One of the biggest risks in building an intelligence platform is information overload. It is easy to assume that collecting more data automatically makes the system stronger, but that is not always true. More data can help, but only if the platform has a way to separate what matters from what does not. Without a filtering layer, Global Intel Hub would treat every collected item as equally important. That creates problems quickly. Dashboards become crowded. Watchlists become noisy. Analyst queues fill up with weak matches. Storage begins accumulating low-value records. Report generation becomes harder because useful events are buried under irrelevant information. In my view, that is one of the most common problems with public-source intelligence systems. They collect aggressively but prioritize weakly. The result is a platform that looks active on the surface but becomes harder to actually use. The Noise Filtering Engine solves this by forcing incoming records through a signal-versus-noise layer before they move deeper into the workflow. It does not replace analyst judgment. It supports it. The goal is not to hide information from the analyst but to make sure the strongest records are surfaced first.

The Noise Filtering Engine evaluates incoming public-source records before they enter deeper intelligence workflows. Each record can be assessed by several factors, including relevance, source quality, novelty, location, actor importance, and strategic value. Relevance asks whether the record connects to any known monitoring priority. Source quality looks at whether the information comes from a stronger or weaker source. Novelty checks whether the record is actually new or just another version of something already collected. Location helps determine whether the event occurred in a region the platform is actively monitoring. Actor importance considers whether the record involves a country, organization, group, company, vessel, individual, or institution that matters to an active intelligence objective. Strategic value asks the larger question: does this record actually matter? That last part is important. A record can be real and still not be useful. For example, a minor traffic accident in a random city may not matter to a geopolitical monitoring platform unless it connects to a watchlist, public unrest, infrastructure disruption, terrorism concern, or high-value actor. On the other hand, a maritime incident near a major chokepoint, a sanctions update involving a restricted company, or a cyberattack against public infrastructure may deserve immediate attention. The engine helps make those distinctions in a structured way.

Noise does not always mean false information. Sometimes the information is accurate, but it is still low-value for the platform’s mission. Routine crime stories, generic headlines, duplicate articles, local accidents, celebrity updates, sports references, low-quality reposts, and weak-source summaries can all become noise if they do not match a strategic threshold. Even political stories can become noise if they are too broad, repetitive, or unrelated to an active watchlist. This is where the filtering process becomes practical. The system can downgrade records that do not match relevant countries, actors, regions, threat areas, or issue categories. It can suppress duplicate articles that repeat the same event without adding new details. It can reduce the weight of weak sources. It can prevent generic headlines from flooding dashboard panels. That does not mean the platform deletes everything automatically. Some records may still be stored, archived, or held at a lower priority. But they should not receive the same treatment as higher-value intelligence events. That is the point. Not everything deserves analyst attention.

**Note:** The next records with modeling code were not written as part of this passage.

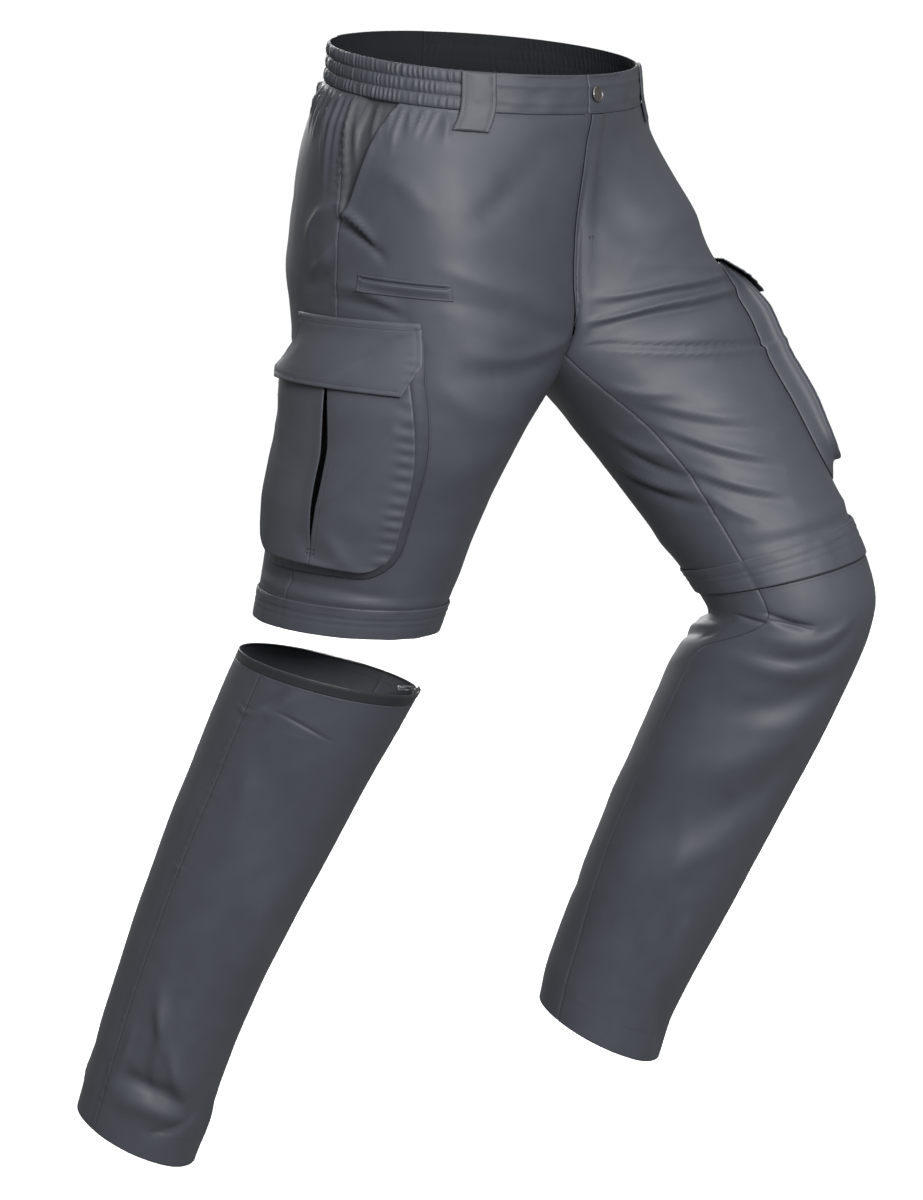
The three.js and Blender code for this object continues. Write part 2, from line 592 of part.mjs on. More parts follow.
// A line round the pocket, from the top of its back edge past the foot to the top of its front edge
function cargoOutline(share, inset) {
  const corner = CARGO_CORNER - inset / 2;
  const foot = CARGO.foot - inset;
  const side = foot - corner - CARGO.top;
  const bend = (Math.PI / 2) * corner;
  const width = CARGO.wide - 2 * inset;
  const across = width - 2 * corner;
  let along = share * (2 * side + 2 * bend + across);
  if (along <= side) return [inset, CARGO.top + along];
  along -= side;
  if (along <= bend) {
    const angle = along / corner;
    return [inset + corner * (1 - Math.cos(angle)), foot - corner * (1 - Math.sin(angle))];
  }
  along -= bend;
  if (along <= across) return [inset + corner + along, foot];
  along -= across;
  if (along <= bend) {
    const angle = along / corner;
    return [inset + width - corner * (1 - Math.sin(angle)), foot - corner * (1 - Math.cos(angle))];
  }
  along -= bend;
  return [inset + width, foot - corner - along];
}

// The gusset slopes from the face's edge out to the thigh and is pressed into a shallow fold
function cargoGusset(leg) {
  const place = (u, v, depth) => {
    const inset = CARGO_FACE_INSET * (1 - v) + 3 * Math.sin(Math.PI * v);
    const [forward, t] = cargoOutline(u, inset + WALL * depth);
    const top = cargoStand(forward, t) - 2 * SEAM_GAP - WALL * depth * 0.5;
    const lift = THREE.MathUtils.lerp(Math.max(top, SEAT + WALL * (1 - depth)), SEAT + SEAM_GAP, v);
    return onThigh(leg, forward, t, lift);
  };
  const us = [...steps(0, 0.36, 7), ...steps(0.39, 0.61, 5), ...steps(0.64, 1, 7)];
  addPiece(`cargo_gusset_${sideName(leg.side)}`, CLOTH, clothGeometry(us, steps(0, 1, 2), place));
}

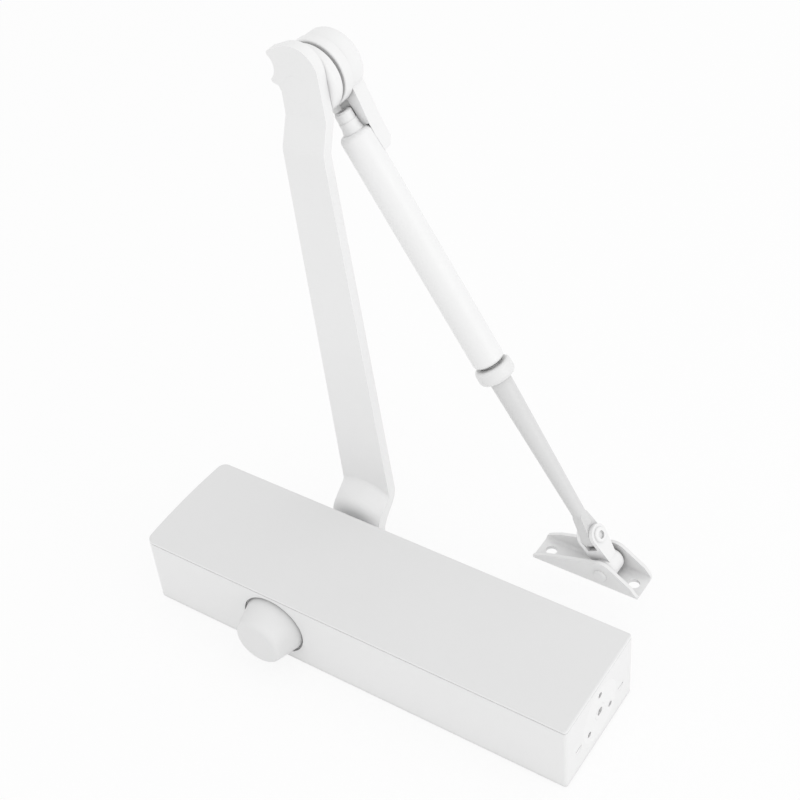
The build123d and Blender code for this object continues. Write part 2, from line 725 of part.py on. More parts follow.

The Noise Filtering Engine works closely with the Watchlist Engine, but the two modules serve different roles. The Watchlist Engine defines what the platform cares about. It tracks countries, regions, actors, threat areas, sanctions activity, terrorism developments, cyber incidents, maritime events, and other monitoring priorities. The Noise Filtering Engine helps decide how much value an incoming record has before it enters those workflows. In practice, the Watchlist Engine might identify that a record matches a topic, actor, or region. The Noise Filtering Engine can then help determine whether that match is strong enough to surface. A weak keyword match may not be enough. But if the record also involves a relevant location, a reliable source, an important entity, and a high-value issue category, then it should move forward with more priority. From my perspective, this is where the platform becomes more disciplined. It is not just matching words. It is weighing context. That matters because watchlists can create false positives if they are too broad. A keyword might appear in an unrelated article. A country name might show up in a sports story. A security term might be used in a non-security context. The Noise Filtering Engine helps reduce those weak matches before they clutter the analyst workflow.

Inside Global Intel Hub, the Noise Filtering Engine sits between raw ingestion and analyst-facing tools. Records come in through the collection system, but before they move into dashboards, scoring logic, analyst queues, or report generation, they can be filtered for quality and relevance. This makes the entire platform cleaner. Dashboard panels can focus on stronger events. Watchlist matches can become more useful. Analyst queues can avoid being flooded with weak or duplicated records. Report generation can pull from a cleaner pool of events. Future scoring logic can combine source reliability, location relevance, entity matches, topic importance, and strategic value into a more mature prioritization model. This also supports storage efficiency. Public-source collection can grow quickly, and if every record is stored permanently with the same priority, the backend can become crowded with low-value material. The Noise Filtering Engine gives the platform a future path for automated suppression, archival, deletion, or priority-routing logic. That matters because intelligence platforms need memory, but they also need restraint.